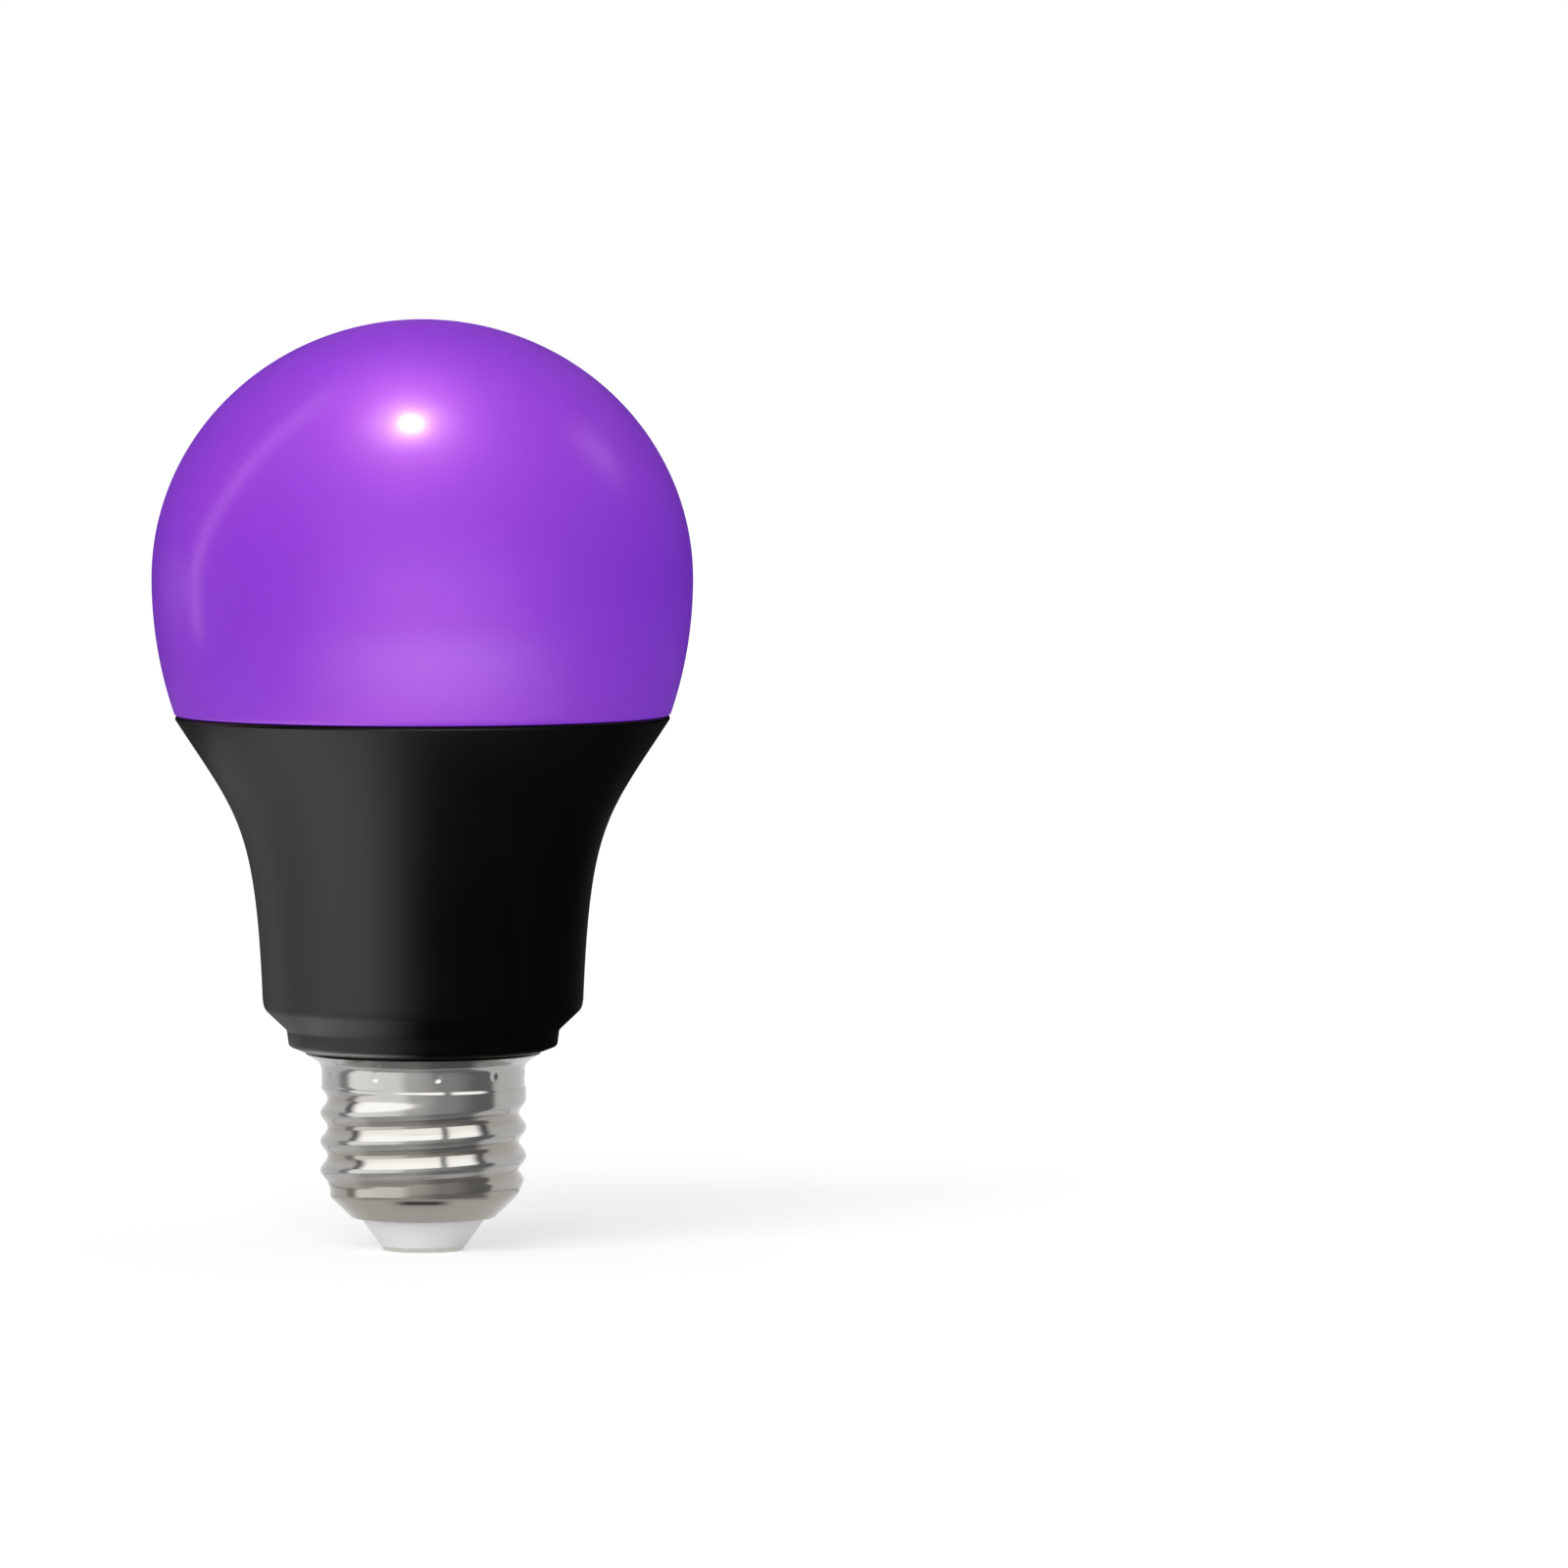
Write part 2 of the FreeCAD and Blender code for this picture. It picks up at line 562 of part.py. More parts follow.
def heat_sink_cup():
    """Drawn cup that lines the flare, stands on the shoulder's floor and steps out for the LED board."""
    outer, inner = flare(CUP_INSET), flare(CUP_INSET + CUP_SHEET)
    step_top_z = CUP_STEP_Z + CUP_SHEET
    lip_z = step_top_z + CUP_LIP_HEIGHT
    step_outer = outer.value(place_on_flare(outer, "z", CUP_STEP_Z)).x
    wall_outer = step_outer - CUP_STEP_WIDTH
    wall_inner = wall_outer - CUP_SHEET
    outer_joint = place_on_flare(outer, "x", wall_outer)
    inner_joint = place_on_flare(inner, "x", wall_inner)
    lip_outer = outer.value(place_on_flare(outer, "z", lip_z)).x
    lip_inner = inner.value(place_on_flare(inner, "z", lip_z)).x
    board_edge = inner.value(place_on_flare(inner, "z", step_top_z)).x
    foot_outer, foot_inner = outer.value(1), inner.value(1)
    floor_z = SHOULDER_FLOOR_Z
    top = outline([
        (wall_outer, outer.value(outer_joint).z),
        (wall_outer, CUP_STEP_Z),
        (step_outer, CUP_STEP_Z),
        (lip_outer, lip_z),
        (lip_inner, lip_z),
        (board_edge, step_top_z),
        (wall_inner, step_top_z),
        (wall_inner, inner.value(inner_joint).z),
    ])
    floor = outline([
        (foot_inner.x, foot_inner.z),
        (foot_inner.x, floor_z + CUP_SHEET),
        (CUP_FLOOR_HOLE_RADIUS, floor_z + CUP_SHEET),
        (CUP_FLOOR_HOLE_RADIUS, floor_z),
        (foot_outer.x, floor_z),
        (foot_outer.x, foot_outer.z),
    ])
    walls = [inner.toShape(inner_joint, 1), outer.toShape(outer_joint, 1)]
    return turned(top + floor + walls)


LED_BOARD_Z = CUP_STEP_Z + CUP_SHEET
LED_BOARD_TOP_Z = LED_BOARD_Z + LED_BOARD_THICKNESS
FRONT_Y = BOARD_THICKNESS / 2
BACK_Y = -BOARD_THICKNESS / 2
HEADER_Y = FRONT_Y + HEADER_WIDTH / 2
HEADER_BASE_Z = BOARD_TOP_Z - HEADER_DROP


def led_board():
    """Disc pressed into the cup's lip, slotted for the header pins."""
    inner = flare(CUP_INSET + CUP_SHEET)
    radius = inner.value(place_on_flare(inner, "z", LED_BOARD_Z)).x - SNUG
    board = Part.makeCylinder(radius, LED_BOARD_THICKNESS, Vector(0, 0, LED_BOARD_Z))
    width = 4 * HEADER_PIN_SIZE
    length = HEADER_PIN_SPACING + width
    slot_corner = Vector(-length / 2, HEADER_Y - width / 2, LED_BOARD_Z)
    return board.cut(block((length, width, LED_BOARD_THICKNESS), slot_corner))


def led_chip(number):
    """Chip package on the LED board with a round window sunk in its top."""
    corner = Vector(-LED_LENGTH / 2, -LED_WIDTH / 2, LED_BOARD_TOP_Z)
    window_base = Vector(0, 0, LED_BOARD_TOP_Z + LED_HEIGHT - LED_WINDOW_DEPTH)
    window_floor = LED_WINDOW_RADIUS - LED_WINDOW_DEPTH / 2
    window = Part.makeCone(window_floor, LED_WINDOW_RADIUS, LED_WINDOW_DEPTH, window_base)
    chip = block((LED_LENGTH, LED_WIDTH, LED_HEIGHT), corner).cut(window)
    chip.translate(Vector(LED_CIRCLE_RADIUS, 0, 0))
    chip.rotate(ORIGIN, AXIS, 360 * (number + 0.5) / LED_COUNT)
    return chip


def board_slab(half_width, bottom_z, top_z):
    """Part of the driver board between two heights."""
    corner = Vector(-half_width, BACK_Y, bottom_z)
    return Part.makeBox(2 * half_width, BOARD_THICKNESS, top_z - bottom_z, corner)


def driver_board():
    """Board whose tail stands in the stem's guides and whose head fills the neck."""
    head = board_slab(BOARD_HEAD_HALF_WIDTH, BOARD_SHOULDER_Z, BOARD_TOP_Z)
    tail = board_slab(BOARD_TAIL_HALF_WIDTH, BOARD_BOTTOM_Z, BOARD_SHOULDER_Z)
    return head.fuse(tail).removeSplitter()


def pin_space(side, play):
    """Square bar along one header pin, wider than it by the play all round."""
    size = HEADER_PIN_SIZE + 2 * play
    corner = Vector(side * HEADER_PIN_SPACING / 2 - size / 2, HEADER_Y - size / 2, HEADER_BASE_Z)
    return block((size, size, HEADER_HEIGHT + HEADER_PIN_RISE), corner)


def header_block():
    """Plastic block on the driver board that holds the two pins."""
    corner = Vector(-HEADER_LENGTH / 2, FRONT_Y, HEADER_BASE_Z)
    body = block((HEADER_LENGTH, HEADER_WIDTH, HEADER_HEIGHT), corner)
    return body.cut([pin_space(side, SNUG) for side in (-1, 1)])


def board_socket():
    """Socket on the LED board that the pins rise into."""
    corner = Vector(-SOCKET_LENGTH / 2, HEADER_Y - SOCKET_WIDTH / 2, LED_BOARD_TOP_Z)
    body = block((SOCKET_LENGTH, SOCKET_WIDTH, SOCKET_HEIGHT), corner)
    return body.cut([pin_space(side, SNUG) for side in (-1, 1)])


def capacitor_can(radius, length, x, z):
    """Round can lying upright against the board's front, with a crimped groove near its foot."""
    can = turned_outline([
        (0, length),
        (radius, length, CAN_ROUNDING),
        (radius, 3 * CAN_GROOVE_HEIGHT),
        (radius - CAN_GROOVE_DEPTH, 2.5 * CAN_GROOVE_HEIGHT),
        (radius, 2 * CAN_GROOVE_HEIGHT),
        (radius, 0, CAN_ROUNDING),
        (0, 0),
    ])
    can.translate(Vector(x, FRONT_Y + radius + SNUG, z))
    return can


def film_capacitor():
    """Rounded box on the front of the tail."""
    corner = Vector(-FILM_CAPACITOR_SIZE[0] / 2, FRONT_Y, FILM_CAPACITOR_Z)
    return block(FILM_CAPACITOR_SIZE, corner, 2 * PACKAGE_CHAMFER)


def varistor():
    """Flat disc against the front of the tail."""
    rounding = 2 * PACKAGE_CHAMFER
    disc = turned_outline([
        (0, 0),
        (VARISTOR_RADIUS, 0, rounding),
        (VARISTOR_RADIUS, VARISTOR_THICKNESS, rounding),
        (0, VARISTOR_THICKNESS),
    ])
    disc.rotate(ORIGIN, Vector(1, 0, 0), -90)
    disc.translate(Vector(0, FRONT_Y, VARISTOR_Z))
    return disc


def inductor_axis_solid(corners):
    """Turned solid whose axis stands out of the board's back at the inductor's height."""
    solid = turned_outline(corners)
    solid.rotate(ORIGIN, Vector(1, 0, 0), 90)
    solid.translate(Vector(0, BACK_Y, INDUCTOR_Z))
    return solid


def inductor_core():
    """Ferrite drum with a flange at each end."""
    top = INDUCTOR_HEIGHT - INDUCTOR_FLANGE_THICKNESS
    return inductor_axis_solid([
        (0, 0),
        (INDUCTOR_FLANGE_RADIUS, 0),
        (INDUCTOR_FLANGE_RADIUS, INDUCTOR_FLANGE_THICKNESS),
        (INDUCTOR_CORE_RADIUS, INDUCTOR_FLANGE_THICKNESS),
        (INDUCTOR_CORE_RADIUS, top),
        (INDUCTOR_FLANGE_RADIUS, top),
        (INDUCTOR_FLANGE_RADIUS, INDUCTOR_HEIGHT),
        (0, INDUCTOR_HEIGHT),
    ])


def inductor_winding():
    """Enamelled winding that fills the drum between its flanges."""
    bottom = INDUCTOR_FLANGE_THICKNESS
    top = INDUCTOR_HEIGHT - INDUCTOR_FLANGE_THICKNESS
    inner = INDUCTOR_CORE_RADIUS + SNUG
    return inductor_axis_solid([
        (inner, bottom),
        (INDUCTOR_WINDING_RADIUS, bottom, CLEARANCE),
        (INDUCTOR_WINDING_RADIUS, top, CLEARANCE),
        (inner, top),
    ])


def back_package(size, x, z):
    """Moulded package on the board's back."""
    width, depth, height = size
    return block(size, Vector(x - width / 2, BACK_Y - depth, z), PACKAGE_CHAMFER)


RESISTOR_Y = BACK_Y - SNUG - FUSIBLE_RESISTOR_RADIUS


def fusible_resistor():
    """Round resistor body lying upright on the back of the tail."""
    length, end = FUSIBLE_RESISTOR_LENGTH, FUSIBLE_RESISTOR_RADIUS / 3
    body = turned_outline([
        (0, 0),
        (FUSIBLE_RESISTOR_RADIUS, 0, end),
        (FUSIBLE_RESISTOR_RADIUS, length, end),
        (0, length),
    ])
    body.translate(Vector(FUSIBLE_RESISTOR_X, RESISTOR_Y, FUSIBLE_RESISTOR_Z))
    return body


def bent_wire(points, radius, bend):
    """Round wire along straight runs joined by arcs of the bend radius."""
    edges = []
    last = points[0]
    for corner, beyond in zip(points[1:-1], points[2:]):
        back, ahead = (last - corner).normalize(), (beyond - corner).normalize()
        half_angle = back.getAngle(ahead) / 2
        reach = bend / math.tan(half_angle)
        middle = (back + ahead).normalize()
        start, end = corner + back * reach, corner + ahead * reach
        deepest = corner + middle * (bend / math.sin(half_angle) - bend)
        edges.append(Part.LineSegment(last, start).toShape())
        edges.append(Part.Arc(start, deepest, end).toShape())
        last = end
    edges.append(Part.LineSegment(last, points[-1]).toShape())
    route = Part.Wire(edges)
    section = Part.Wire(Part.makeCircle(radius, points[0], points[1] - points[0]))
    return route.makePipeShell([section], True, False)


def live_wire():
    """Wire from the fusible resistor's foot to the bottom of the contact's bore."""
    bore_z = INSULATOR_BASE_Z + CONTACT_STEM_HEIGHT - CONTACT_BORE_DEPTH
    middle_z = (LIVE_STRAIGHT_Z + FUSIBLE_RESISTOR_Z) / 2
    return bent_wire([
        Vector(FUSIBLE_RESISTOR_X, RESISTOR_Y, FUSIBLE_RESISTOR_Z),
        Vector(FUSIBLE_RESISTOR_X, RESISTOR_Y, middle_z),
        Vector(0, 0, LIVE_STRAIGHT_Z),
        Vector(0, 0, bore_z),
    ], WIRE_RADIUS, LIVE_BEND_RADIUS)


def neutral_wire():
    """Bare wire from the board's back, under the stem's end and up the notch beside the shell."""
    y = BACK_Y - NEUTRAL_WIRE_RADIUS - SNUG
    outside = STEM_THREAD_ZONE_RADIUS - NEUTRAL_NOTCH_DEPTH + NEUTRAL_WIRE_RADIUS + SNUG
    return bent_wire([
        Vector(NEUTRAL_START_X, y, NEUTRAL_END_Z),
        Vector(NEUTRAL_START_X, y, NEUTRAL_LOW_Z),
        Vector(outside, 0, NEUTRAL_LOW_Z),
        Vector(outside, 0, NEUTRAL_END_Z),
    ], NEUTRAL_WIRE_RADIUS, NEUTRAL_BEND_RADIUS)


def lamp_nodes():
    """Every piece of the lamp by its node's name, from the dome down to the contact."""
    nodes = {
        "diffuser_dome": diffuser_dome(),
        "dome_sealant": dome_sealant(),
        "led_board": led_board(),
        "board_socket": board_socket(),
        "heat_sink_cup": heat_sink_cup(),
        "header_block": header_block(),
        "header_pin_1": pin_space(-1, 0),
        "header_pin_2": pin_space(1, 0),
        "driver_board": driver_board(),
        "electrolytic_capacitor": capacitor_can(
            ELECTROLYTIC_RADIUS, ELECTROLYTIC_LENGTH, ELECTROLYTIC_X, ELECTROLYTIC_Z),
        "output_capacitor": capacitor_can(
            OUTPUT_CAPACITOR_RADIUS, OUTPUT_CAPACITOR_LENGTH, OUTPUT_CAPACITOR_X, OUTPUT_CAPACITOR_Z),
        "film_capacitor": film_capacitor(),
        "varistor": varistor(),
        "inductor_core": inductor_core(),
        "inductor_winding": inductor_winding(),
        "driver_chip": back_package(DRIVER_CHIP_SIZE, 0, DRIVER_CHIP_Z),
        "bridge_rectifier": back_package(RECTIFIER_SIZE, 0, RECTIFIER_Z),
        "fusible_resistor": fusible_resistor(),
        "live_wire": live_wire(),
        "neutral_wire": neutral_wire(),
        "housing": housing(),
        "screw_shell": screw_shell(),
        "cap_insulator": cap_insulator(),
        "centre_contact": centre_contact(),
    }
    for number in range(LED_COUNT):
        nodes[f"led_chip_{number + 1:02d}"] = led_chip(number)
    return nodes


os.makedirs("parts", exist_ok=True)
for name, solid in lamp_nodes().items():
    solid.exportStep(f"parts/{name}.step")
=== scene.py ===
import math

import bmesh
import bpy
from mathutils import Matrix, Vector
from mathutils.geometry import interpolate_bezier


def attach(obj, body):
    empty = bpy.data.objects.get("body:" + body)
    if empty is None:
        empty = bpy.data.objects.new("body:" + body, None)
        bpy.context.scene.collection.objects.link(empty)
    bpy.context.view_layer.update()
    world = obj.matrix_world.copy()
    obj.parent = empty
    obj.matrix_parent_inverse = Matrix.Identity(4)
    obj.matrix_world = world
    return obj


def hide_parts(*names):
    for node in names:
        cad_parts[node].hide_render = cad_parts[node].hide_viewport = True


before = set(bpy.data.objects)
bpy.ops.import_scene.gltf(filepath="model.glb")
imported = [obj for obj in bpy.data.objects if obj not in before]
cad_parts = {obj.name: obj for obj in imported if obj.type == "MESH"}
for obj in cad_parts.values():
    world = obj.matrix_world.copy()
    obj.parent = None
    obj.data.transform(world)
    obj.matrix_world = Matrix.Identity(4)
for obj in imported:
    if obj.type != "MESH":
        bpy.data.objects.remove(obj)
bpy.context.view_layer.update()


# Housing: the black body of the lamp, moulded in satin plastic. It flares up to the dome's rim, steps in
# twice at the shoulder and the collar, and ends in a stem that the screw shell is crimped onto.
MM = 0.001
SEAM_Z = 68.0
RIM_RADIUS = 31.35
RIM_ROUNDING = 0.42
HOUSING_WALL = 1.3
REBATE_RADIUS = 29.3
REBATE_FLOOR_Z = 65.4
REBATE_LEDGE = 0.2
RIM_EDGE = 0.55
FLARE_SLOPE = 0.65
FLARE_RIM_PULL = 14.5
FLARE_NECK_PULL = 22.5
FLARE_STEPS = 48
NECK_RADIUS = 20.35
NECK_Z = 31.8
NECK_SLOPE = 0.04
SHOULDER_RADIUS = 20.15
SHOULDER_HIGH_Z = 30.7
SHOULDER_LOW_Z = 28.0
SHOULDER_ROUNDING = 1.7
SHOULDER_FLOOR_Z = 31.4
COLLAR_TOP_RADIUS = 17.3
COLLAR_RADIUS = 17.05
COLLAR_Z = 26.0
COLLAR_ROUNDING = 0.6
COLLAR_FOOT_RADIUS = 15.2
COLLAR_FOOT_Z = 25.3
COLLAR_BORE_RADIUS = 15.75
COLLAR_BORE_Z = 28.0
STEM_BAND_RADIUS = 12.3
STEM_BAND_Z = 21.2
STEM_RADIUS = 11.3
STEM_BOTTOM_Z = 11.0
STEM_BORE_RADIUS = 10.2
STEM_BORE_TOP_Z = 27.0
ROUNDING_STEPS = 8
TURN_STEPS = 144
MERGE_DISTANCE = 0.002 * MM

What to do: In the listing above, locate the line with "return nodes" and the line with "bpy.data.objects.remove(obj)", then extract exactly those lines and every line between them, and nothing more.

Completed exercise:
    return nodes


os.makedirs("parts", exist_ok=True)
for name, solid in lamp_nodes().items():
    solid.exportStep(f"parts/{name}.step")
=== scene.py ===
import math

import bmesh
import bpy
from mathutils import Matrix, Vector
from mathutils.geometry import interpolate_bezier


def attach(obj, body):
    empty = bpy.data.objects.get("body:" + body)
    if empty is None:
        empty = bpy.data.objects.new("body:" + body, None)
        bpy.context.scene.collection.objects.link(empty)
    bpy.context.view_layer.update()
    world = obj.matrix_world.copy()
    obj.parent = empty
    obj.matrix_parent_inverse = Matrix.Identity(4)
    obj.matrix_world = world
    return obj


def hide_parts(*names):
    for node in names:
        cad_parts[node].hide_render = cad_parts[node].hide_viewport = True


before = set(bpy.data.objects)
bpy.ops.import_scene.gltf(filepath="model.glb")
imported = [obj for obj in bpy.data.objects if obj not in before]
cad_parts = {obj.name: obj for obj in imported if obj.type == "MESH"}
for obj in cad_parts.values():
    world = obj.matrix_world.copy()
    obj.parent = None
    obj.data.transform(world)
    obj.matrix_world = Matrix.Identity(4)
for obj in imported:
    if obj.type != "MESH":
        bpy.data.objects.remove(obj)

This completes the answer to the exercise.